I see the tears. The children are in an impossible place. They live at the pinnacle of human civilization, they have food on the table, roofs over their heads, and youth in their veins, and they are crying.

It's easy to say they're just spoiled, or weak, or lazy, and many of those shepherding them say just that. But when I hear that a student toils away in a mall selling shoes so that she can afford to pay for a series of tests to measure how much she "knows" in subjects she only took out of fear, well, I think of the $16,000 compensation Mr. Caperton pulls down each week.





The College Board logo and the US News and World Report photo are from their respective sites.
And now for the good news.....

Montclair High School will be screening Race to Nowhere on November 30th, at 7:30 PM.
You can register here.

5 comments:

Unknown said...

I feel as though I am teaching students in another world entirely. My students cannot even name for me an elite university (it's okay with me, really) and they get excited about the prospects of going to ASU (though many of them still worry that they'll go to jail or dropout or not be able to afford it if they are undocumented immigrants).

Yesterday I asked them who knew anything about density. A few of the students were able to look at the root word dense and have a rough sense. For most, it became an hour of measuring height and weight, feeling objects and guessing, sputtering around metaphors and eventually writing their own definitions.

And they're definitions were hardly "scientific." I'm sure many scientists would cringe at a definition like "an object's stuffiness" or "how packed stuff is" but I know that it's the beginning of constructing knowledge.

I'm comfortable with teaching the basics. I had a class full of kids who seemed to really want to figure out what made things dense and to me that was pretty exciting.

It's not that I oppose AP classes. I always took AP English and History and twice took AP math.

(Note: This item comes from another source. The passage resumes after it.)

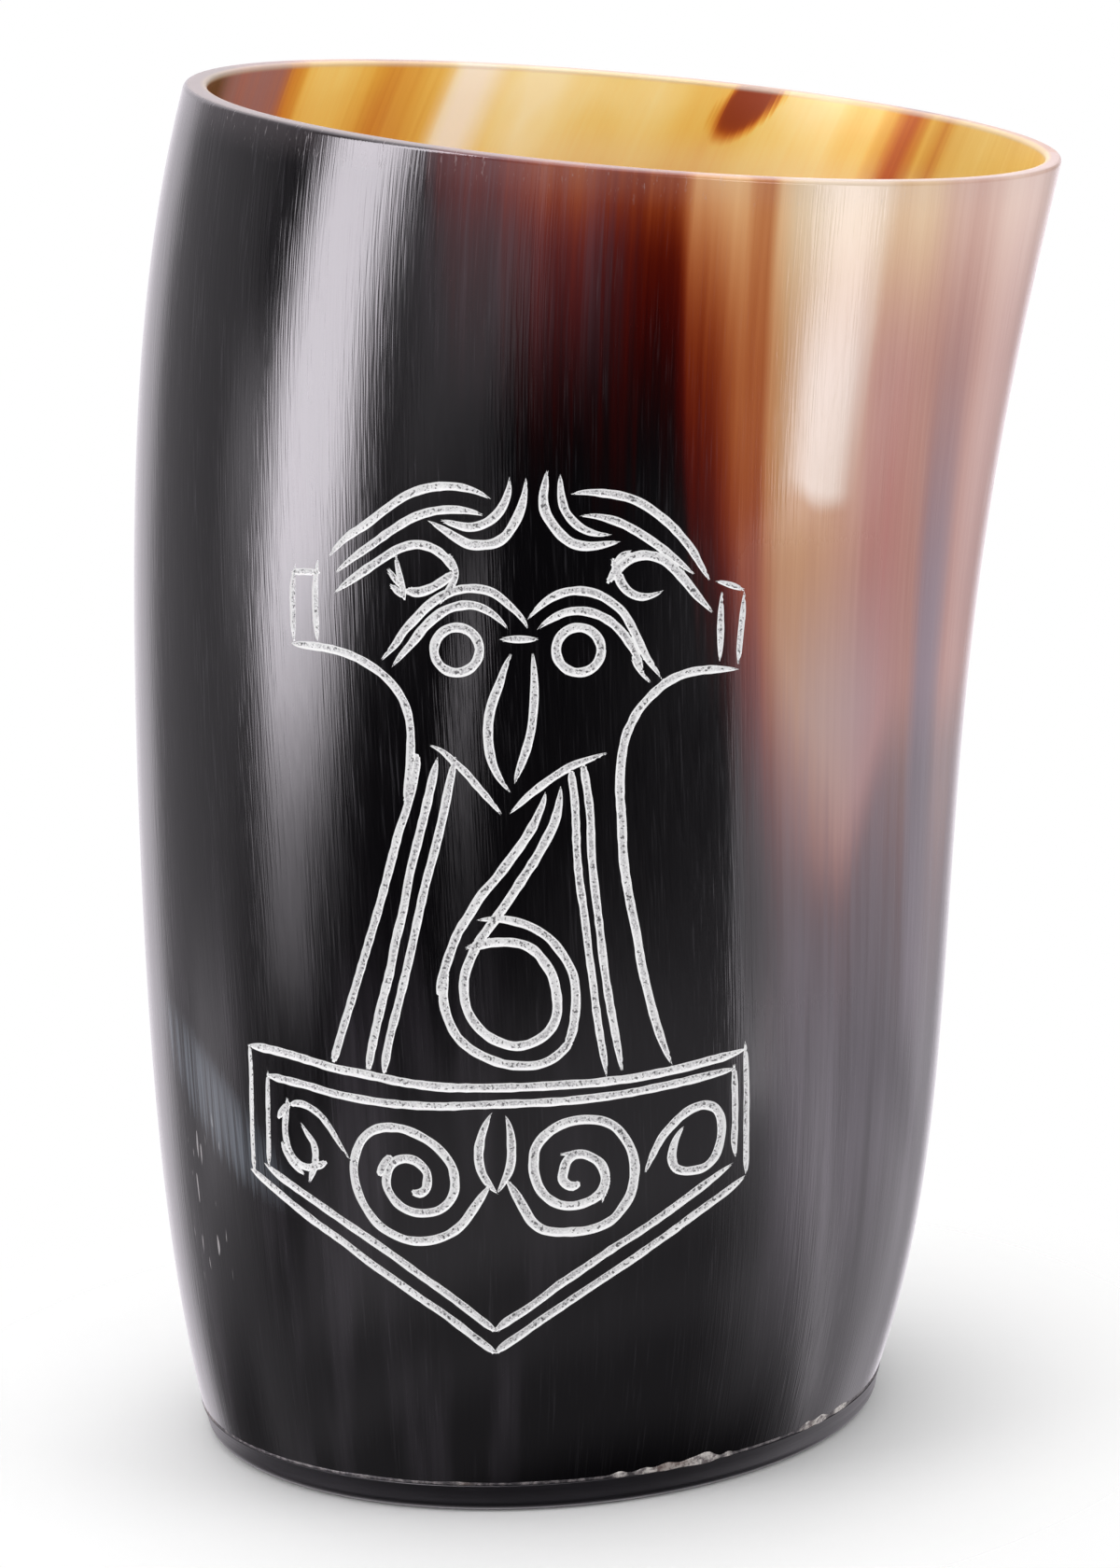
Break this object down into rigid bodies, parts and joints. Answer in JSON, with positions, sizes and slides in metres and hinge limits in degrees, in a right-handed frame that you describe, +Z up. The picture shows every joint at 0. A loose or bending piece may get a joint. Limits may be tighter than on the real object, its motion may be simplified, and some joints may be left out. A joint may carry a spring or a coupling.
{
  "type": "horn drinking cup",
  "caption": "Leaning, tapered beaker cut from a hollow horn, with a slanting oval rim and a round glued-in base plate.",
  "frame": {"origin": "centre of the base plate's underside, on the surface that the cup stands on", "axes": "+Z up out of the cup's mouth, +X towards the low side of the rim, where the horn leans, -Y towards the carved front"},
  "size_m": [0.0904, 0.0776, 0.1299],
  "materials": {
    "horn": "polished horn, near black to blond",
    "plate_horn": "satin black horn",
    "glue": "cured clear to whitish glue"
  },
  "bodies": {
    "root": {"horn_wall": "horn", "base_plate": "plate_horn", "glue_joint": "glue"}
  },
  "joints": []
}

But I also refused to study for a test (if I didn't know it, why pretend?) and I was often baffled by the intense emotional reaction to getting into an elite university (especially when our community college had tons of professors who were recently retired professors from elite colleges themselves)

doyle said...

Dear John,

We have a remarkable mix of students here; we're also a Title I school, with a lot of good stuff happening here.

I got bumped from teaching the lower functioning students when our school changed the name of our low end courses to suit the NCAA athletic requirements. Same course, different name, different credentials required. Go figure.

"How packed stuff is" is as good a definition of density as anyone can give you. If you start thinking in terms of atoms (and their vast intra-atomic space), then that what it comes down to.

In my class I call matter "stuff"--it makes as much sense as the word "matter," and gets the kids thinking less like the junior scientists they think they must mimic to "know" science.

One of the wonderful secrets about science (at least the way it's often taught in school) is that science is metaphorical. When we strip out the metaphors, science makes little sense.

I wish I had you for science when I was in junior high...or someone like you.

Sue VanHattum said...

This post reminds me of what I've heard about Race to Nowhere, a documentary about this pressure. If you have time to watch adult movies (I don't), it sounds good.

They are trying to make a difference with it. It might be worth showing in your community.

doyle said...

Dear Sue,

Wow, you just reminded me of a screening of that very movie in Montclair High School November 30th. Here are the details:

http://rtnmontclairhigh.eventbrite.com/

Thanks!

Sue VanHattum said...

You're welcome. I'm guessing that Montclair HS is near you. If you go see it, I'll look forward to an interesting review.